Fig. 3 illustrates the architecture of each model. Each base architecture was cut into a particular network depth, such as VGG16 (Simonyan and Zisserman, 2014) at the 19th layer, ResNet50 (He et al., 2016) at the 39th layer, MobileNet (Howard et al., 2017) at the 23rd layer, DenseNet121 (Huang et al., 2017) at the 51st layer, and Xception (Chollet, 2017) at the 42nd layer. All layers were cut after the specified layers. Furthermore, a new fully connected layer would be used to fit the nine species/class of wood. The use of shallow network depth aimed to prevent the network from losing the essential features of the wood. The deeper the network, the more detailed the features will be produced; and this can affect the sample selected image with the features that are sufficiently detailed to be lost.
Algorithm development consisted of two main steps. The training process initiated the step (Fig. 4) followed by the testing process (Fig. 5) as the second step.
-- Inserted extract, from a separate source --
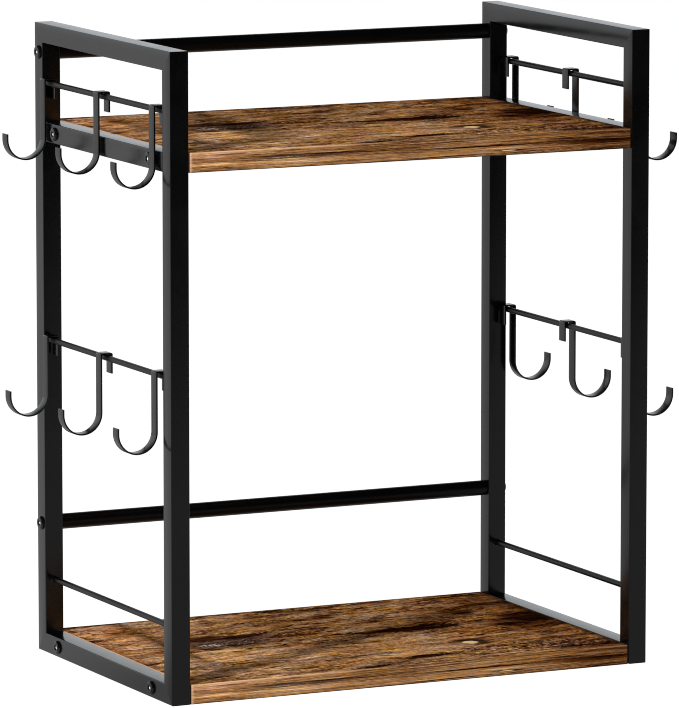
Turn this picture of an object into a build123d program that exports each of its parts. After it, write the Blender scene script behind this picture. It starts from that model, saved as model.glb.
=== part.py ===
from build123d import *
import os

# Coffee station organizer: two welded side frames of square tube, two boards bolted between them,
# two round back rails, and twelve strap hooks that slide on rods in the side frames.
# Millimetres. +X is to the right, +Y to the back, +Z up.
# The origin is the centre of the frame's footprint, on the surface that it stands on.

# Frame: outside sizes
frame_width = 400.0
frame_depth = 254.0
frame_height = 490.0

# Square tube of the side frames
tube_size = 15.0
tube_wall = 1.0
tube_corner_radius = 0.8

# Boards: the upper one's underside is given as a drop from the top of the frame
board_thickness = 15.0
upper_board_drop = 90.5
edge_band_thickness = 1.0
edge_band_rounding = 0.7

# Back rails of round tube
rail_diameter = 12.0
rail_wall = 1.2
upper_rail_drop = 22.6
lower_rail_height = 100.7

# Rods welded between the posts of each side frame
rod_diameter = 4.5
hook_rod_inset = 3.0
upper_hook_rod_drop = 45.6
middle_hook_rod_drop = 153.6
guard_rod_height = 57.1

# Strap hooks: a square clip over the rod, a long arm and a half round end
strap_width = 9.5
strap_thickness = 1.2
strap_bend_radius = 0.2
clip_inner_width = 7.5
clip_leg_gap = 0.5
clip_seat_gap = 0.5
clip_leg_length = 15.9
hook_drop = 61.8
hook_span = 32.5
hook_tip_rise = 4.4

# Places of the hooks on their rods
hook_row_spare_length = 9.0
upper_left_rear_gap = 1.25
middle_left_rear_gap = 3.75
upper_right_rear_gap = 5.2
middle_right_rear_gap = 2.0
hooks_per_row = 3

# Button head bolts, and the nuts that they screw into
bolt_diameter = 6.0
bolt_head_diameter = 10.5
bolt_head_height = 2.1
bolt_head_rounding = 1.6
bolt_socket_width = 4.0
bolt_socket_depth = 1.5
bolt_hole_clearance = 0.3
thread_clearance = 0.1
board_bolt_inset = 38.0
board_bolt_reach = 20.0
board_hole_spare_depth = 4.0
insert_nut_diameter = 9.0
insert_nut_length = 13.0
insert_nut_clearance = 0.1
rail_bolt_reach = 15.0
rail_nut_length = 16.0
rail_nut_clearance = 0.1

# A cut runs past the faces that it goes through by this much
cut_overrun = 1.0

# Places worked out from the sizes above
post_centre_x = frame_width / 2 - tube_size / 2
post_centre_y = frame_depth / 2 - tube_size / 2
post_inner_x = frame_width / 2 - tube_size
post_inner_y = frame_depth / 2 - tube_size
rod_length = 2 * post_inner_y
hook_rod_x = frame_width / 2 - hook_rod_inset
board_length = 2 * post_inner_x
board_depth = frame_depth
lower_board_z = 0.0
upper_board_z = frame_height - upper_board_drop
board_bolt_y = frame_depth / 2 - board_bolt_inset
lower_bolt_z = lower_board_z + tube_size / 2
upper_bolt_z = upper_board_z + tube_size / 2
upper_rail_z = frame_height - upper_rail_drop
upper_hook_rod_z = frame_height - upper_hook_rod_drop
middle_hook_rod_z = upper_board_z - middle_hook_rod_drop
hook_pitch = (rod_length - strap_width - hook_row_spare_length) / (hooks_per_row - 1)
bolt_hole_radius = bolt_diameter / 2 + bolt_hole_clearance


def rounded_square(size, radius):
    """A square outline, with round corners where the radius leaves any."""
    if radius > 0:
        return RectangleRounded(size, size, radius)
    return Rectangle(size, size)


def square_tube(length):
    """A length of the frame's tube along local Z, from zero, centred on the axis."""
    outer = rounded_square(tube_size, tube_corner_radius)
    inner = rounded_square(tube_size - 2 * tube_wall, tube_corner_radius - tube_wall)
    return extrude(outer - inner, length)


def mitred_tube(length):
    """The same tube with both ends mitred. Local +Y is the side inside the frame."""
    tube = square_tube(length)
    near = Plane(origin=(0, -tube_size / 2, 0), x_dir=(1, 0, 0), z_dir=(0, -1, 1))
    far = Plane(origin=(0, -tube_size / 2, length), x_dir=(1, 0, 0), z_dir=(0, -1, -1))
    tube = split(tube, bisect_by=near, keep=Keep.TOP)
    return split(tube, bisect_by=far, keep=Keep.TOP)


def round_bar(diameter, length):
    """A round bar along local Z, from zero."""
    return Cylinder(diameter / 2, length, align=(Align.CENTER, Align.CENTER, Align.MIN))


def along_y(x, y, z):
    """A place whose local Z runs along +Y and whose local +Y is up."""
    return Plane(origin=(x, y, z), x_dir=(-1, 0, 0), z_dir=(0, 1, 0)).location


def along_x(x, y, z, direction=1):
    """A place whose local Z runs along +X, or along -X for a direction of -1."""
    return Plane(origin=(x, y, z), x_dir=(0, 1, 0), z_dir=(direction, 0, 0)).location


def drilled(piece, places):
    """The piece with a bolt hole through it along X at each (y, z) place."""
    for y, z in places:
        start = along_x(-post_centre_x - tube_size / 2 - cut_overrun, y, z)
        piece = piece - start * round_bar(2 * bolt_hole_radius, tube_size + 2 * cut_overrun)
    return piece


def left_frame_tubes():
    """The left side frame's five tubes, by name, with their bolt holes."""
    x = -post_centre_x
    edge_y = frame_depth / 2
    upright = Plane(origin=(x, -post_centre_y, 0), x_dir=(1, 0, 0), z_dir=(0, 0, 1)).location
    rear_upright = Plane(origin=(x, post_centre_y, 0), x_dir=(-1, 0, 0), z_dir=(0, 0, 1)).location
    top = Plane(origin=(x, -edge_y, frame_height - tube_size / 2), x_dir=(1, 0, 0), z_dir=(0, 1, 0))
    board_bolts = (-board_bolt_y, board_bolt_y)
    rail_places = [(post_centre_y, z) for z in (lower_rail_height, upper_rail_z)]
    return {
        "front_post": upright * mitred_tube(frame_height),
        "rear_post": drilled(rear_upright * mitred_tube(frame_height), rail_places),
        "top_tube": top.location * mitred_tube(frame_depth),
        "bottom_tube": drilled(along_y(x, -edge_y, tube_size / 2) * mitred_tube(frame_depth),
                               [(y, lower_bolt_z) for y in board_bolts]),
        "shelf_crossbar": drilled(along_y(x, -post_inner_y, upper_bolt_z) * square_tube(rod_length),
                                  [(y, upper_bolt_z) for y in board_bolts]),
    }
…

The training process began with a sample selection process, as described in subsection 2.2. Furthermore, each architecture as in subsection 2.3 was trained in each sample selection size category (small 100 × 100 pixels, medium 200 × 200 pixels, and large 300 × 300), therefore each architecture could produce 3 models, and in total for 5 architectures, there would be 15 models.
In the testing process, augmentation data would be added to the test sets. The addition of data augmentation aimed to add data variation and make the testing process able to describe a more general situation. The augmentation process was carried out by rotating the image, thereby increasing the total number of test data to 54 images. Furthermore, test sets entered the sample selection stage. However, the difference was that not all sample areas for each image was going to be used. The optimal number of sample areas would be sought, which could produce high accuracy while still considering computational costs. For example, for one image with a sample area of one size (100, 200, or 300), it would take five images. Furthermore, all sample area images were classified by each CNN model. From all prediction results, the mode value was searched to be the final prediction result for each image (the real image). Fig. 5 illustrates this process.
3. RESULTS and DISCUSSION
In the proposed algorithm, as described in subsection 2.4, every wood image data must be entered into the sample selection process. The sample selection process produced three categories of sample areas (small, medium, and large) as illustrated in Fig. 6.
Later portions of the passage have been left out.